* begin Data *
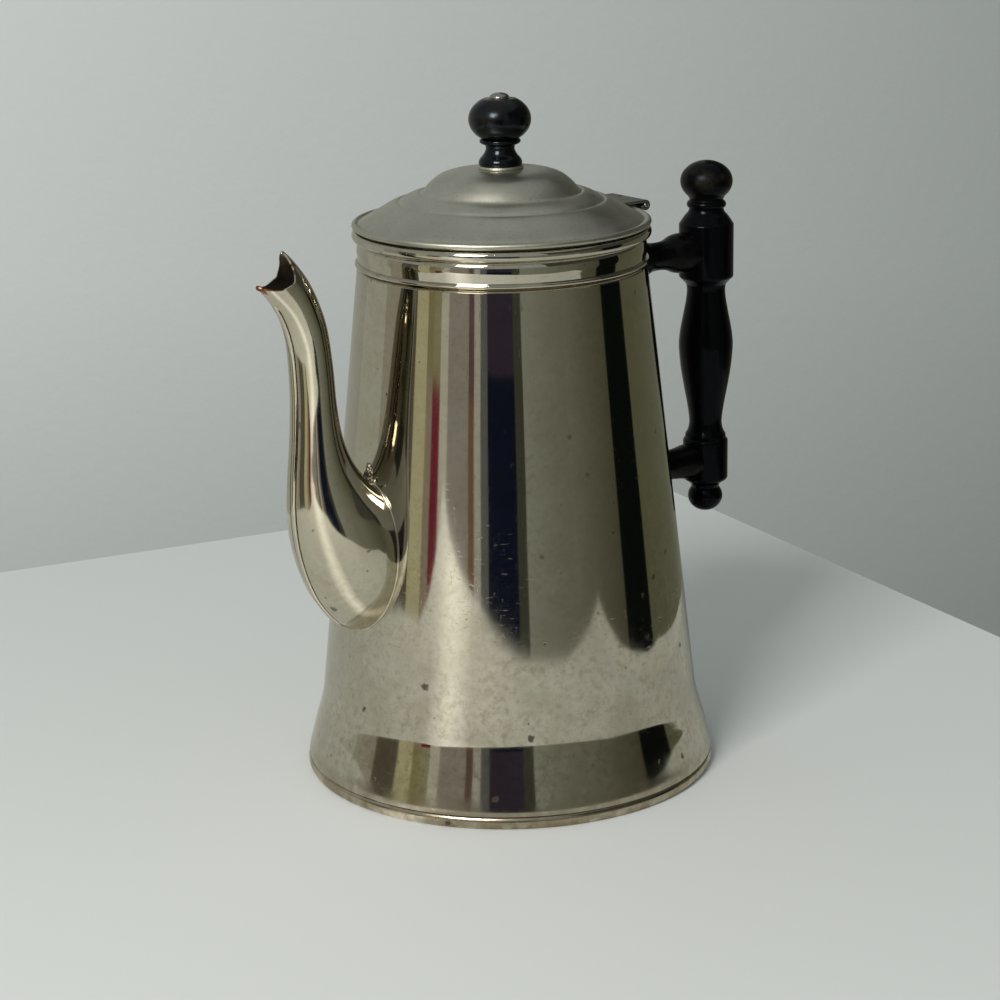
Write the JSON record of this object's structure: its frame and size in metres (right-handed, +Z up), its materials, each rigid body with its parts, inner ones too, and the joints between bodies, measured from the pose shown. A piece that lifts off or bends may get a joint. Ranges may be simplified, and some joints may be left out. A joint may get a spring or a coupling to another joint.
{
  "type": "gooseneck coffee pot",
  "caption": "Tapered metal coffee pot with gooseneck spout, hinged stepped lid with turned knob, and upright turned side handle.",
  "frame": {"origin": "on the pot's axis, on the table that the foot stands on", "axes": "+Z up along the pot's axis, -X along the spout, +X to the handle and the lid's hinge, Y along the hinge pin"},
  "size_m": [0.2108, 0.155, 0.2534],
  "materials": {
    "polished_nickel": "aged polished nickel plate with brown pits and fine scratches",
    "satin_nickel": "dulled satin nickel plate",
    "ebonised_wood": "turned wood, black lacquer worn to brown",
    "japanned_iron": "black japanned iron",
    "bare_steel": "plain steel with light tarnish"
  },
  "bodies": {
    "pot": {"body_shell": "polished_nickel", "bottom_plate": "satin_nickel", "foot_rim": "polished_nickel", "collar_band": "polished_nickel", "mouth_rim": "polished_nickel", "spout_right_half": "polished_nickel", "spout_left_half": "polished_nickel", "body_hinge_leaf": "satin_nickel", "hinge_pin": "bare_steel", "handle_grip": "ebonised_wood", "upper_handle_arm": "japanned_iron", "lower_handle_arm": "japanned_iron", "upper_handle_stud": "bare_steel", "lower_handle_stud": "bare_steel"},
    "lid": {"lid_shell": "satin_nickel", "lid_skirt": "satin_nickel", "lid_hinge_leaf": "satin_nickel", "lid_knob": "ebonised_wood", "knob_seat": "satin_nickel", "knob_screw": "bare_steel", "knob_nut": "bare_steel"}
  },
  "joints": [
    {"name": "lid_hinge", "type": "hinge", "parent": "pot", "child": "lid", "pos_m": [0.0588, 0, 0.2075], "axis": [0, 1, 0], "range_deg": [0, 110]}
  ]
}
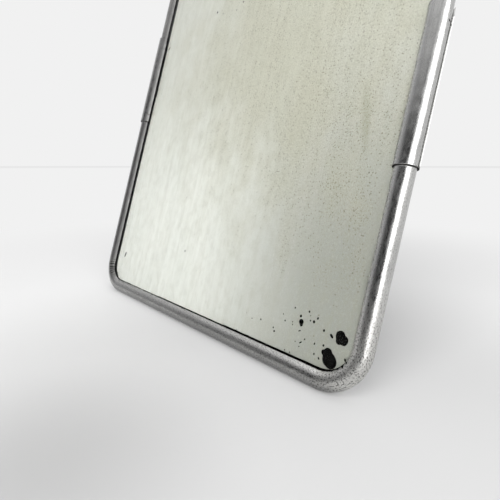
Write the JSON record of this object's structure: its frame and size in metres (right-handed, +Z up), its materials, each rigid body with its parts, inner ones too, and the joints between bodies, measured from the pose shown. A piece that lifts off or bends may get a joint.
* end Data *
Reproduce every line above without error.

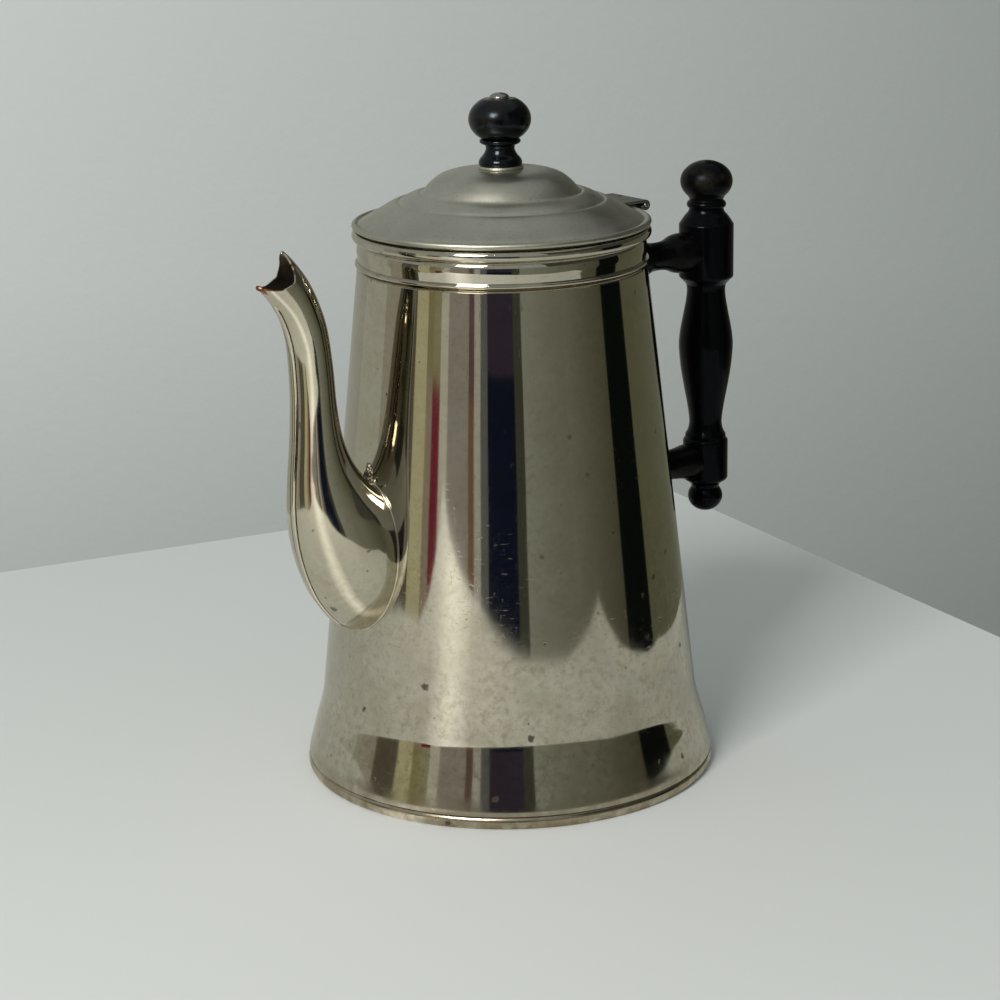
Write the JSON record of this object's structure: its frame and size in metres (right-handed, +Z up), its materials, each rigid body with its parts, inner ones too, and the joints between bodies, measured from the pose shown. A piece that lifts off or bends may get a joint. Ranges may be simplified, and some joints may be left out. A joint may get a spring or a coupling to another joint.
{
  "type": "gooseneck coffee pot",
  "caption": "Tapered metal coffee pot with gooseneck spout, hinged stepped lid with turned knob, and upright turned side handle.",
  "frame": {"origin": "on the pot's axis, on the table that the foot stands on", "axes": "+Z up along the pot's axis, -X along the spout, +X to the handle and the lid's hinge, Y along the hinge pin"},
  "size_m": [0.2108, 0.155, 0.2534],
  "materials": {
    "polished_nickel": "aged polished nickel plate with brown pits and fine scratches",
    "satin_nickel": "dulled satin nickel plate",
    "ebonised_wood": "turned wood, black lacquer worn to brown",
    "japanned_iron": "black japanned iron",
    "bare_steel": "plain steel with light tarnish"
  },
  "bodies": {
    "pot": {"body_shell": "polished_nickel", "bottom_plate": "satin_nickel", "foot_rim": "polished_nickel", "collar_band": "polished_nickel", "mouth_rim": "polished_nickel", "spout_right_half": "polished_nickel", "spout_left_half": "polished_nickel", "body_hinge_leaf": "satin_nickel", "hinge_pin": "bare_steel", "handle_grip": "ebonised_wood", "upper_handle_arm": "japanned_iron", "lower_handle_arm": "japanned_iron", "upper_handle_stud": "bare_steel", "lower_handle_stud": "bare_steel"},
    "lid": {"lid_shell": "satin_nickel", "lid_skirt": "satin_nickel", "lid_hinge_leaf": "satin_nickel", "lid_knob": "ebonised_wood", "knob_seat": "satin_nickel", "knob_screw": "bare_steel", "knob_nut": "bare_steel"}
  },
  "joints": [
    {"name": "lid_hinge", "type": "hinge", "parent": "pot", "child": "lid", "pos_m": [0.0588, 0, 0.2075], "axis": [0, 1, 0], "range_deg": [0, 110]}
  ]
}
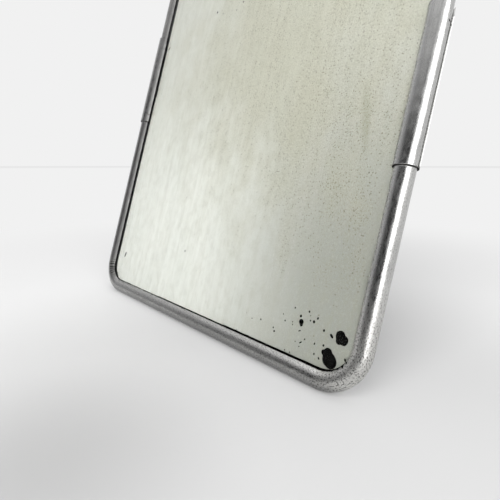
Write the JSON record of this object's structure: its frame and size in metres (right-handed, +Z up), its materials, each rigid body with its parts, inner ones too, and the joints between bodies, measured from the pose shown. A piece that lifts off or bends may get a joint.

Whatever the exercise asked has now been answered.